A Wildlife Rescue

A Wildlife Rescue
by Angela Wilkes

My neighbour was in a flap. A bird - he didn’t recognise its species but it was “quite big” – had flown into the spare bedroom at breakfast time and would I please come and help catch it.

One glimpse of the blood-specked starburst in the window raised doubts that this wildlife rescue was going to have a happy ending. But there was no sign, living or dead, of the avian missile who had crashed through the glass with such a loud bang that the neighbour’s son, getting ready for school, had feared a gunshot blast. Window strikes by birds (perhaps caused by reflections of sky mirrored in the glass) often result in severe, often fatal, head trauma, with injuries including brain swelling and retinal detachment. And that’s for birds who hit a pane, then bounce off. This casualty was likely to have been cut by broken glass, too.

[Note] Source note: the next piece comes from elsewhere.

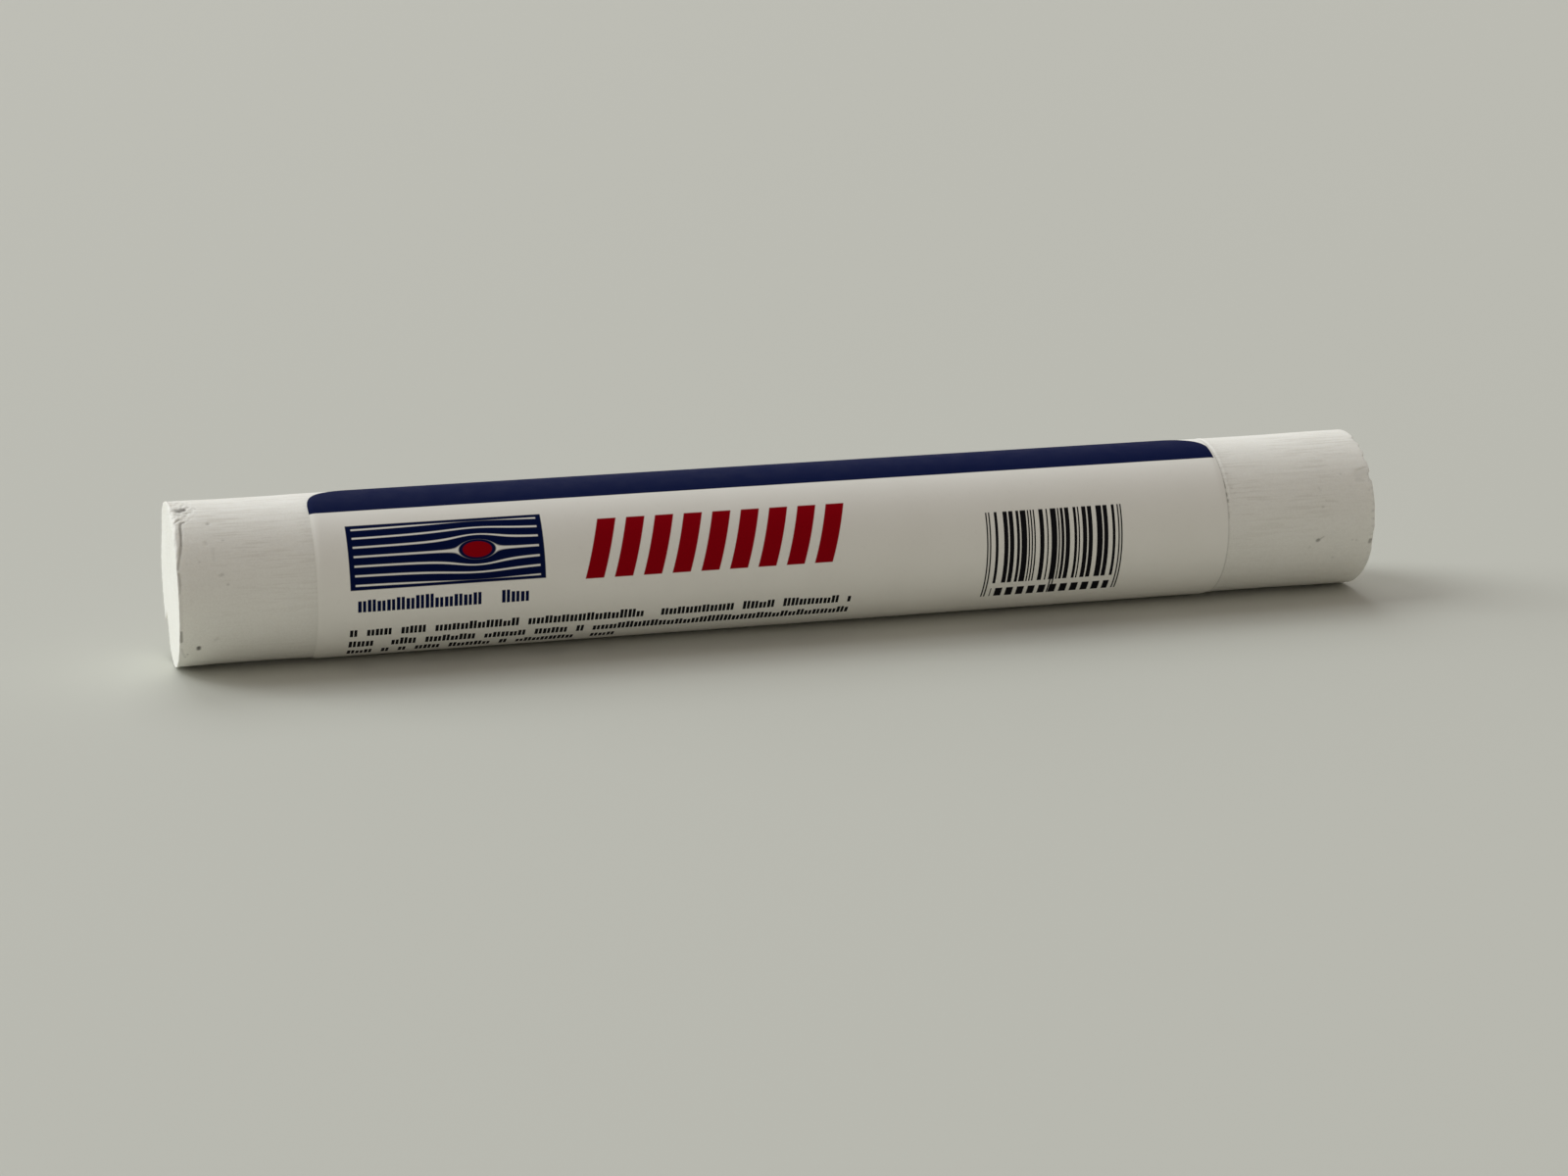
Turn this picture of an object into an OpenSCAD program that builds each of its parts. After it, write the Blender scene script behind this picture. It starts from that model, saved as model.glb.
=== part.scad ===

A precautionary closing of the curtains (so the bird did not try to exit through that wicked-looking zigzag hole) and the switching on of a light revealed – eventually – a large plump woodcock, its long beak pointing resolutely to the dark sanctuary beneath the bed where it was determined to hide. Amazingly, it was not only alive and kicking, but flapping and running, too. It – actually a young male, it transpired – was finally removed by one (thankfully unbroken and unbloodied) wing as it tried to cram itself behind a pile of books on the dressing table and slither down the wall.
A brief trip to the local vet’s surgery, crouched glaring in the wicker cat basket, gave the woodcock a miraculously clean bill of health. Nothing broken, no bleeding lacerations or embedded glass, although it had run over the splinters on the bedroom carpet. The vet thought that the length of the woodcock’s beak had offset the impact and flying speed (an estimated 25-30 mph reckoned the British Trust for Orthinology). After a few hours “chilling out” in a quiet, dimly-lit warm spot at home, (a few twigs and leaves added to the back of the covered basket to make the surroundings feel more natural), it strutted confidently and without a backward glance into the thick undergrowth at the edge of Belair Park. Cool.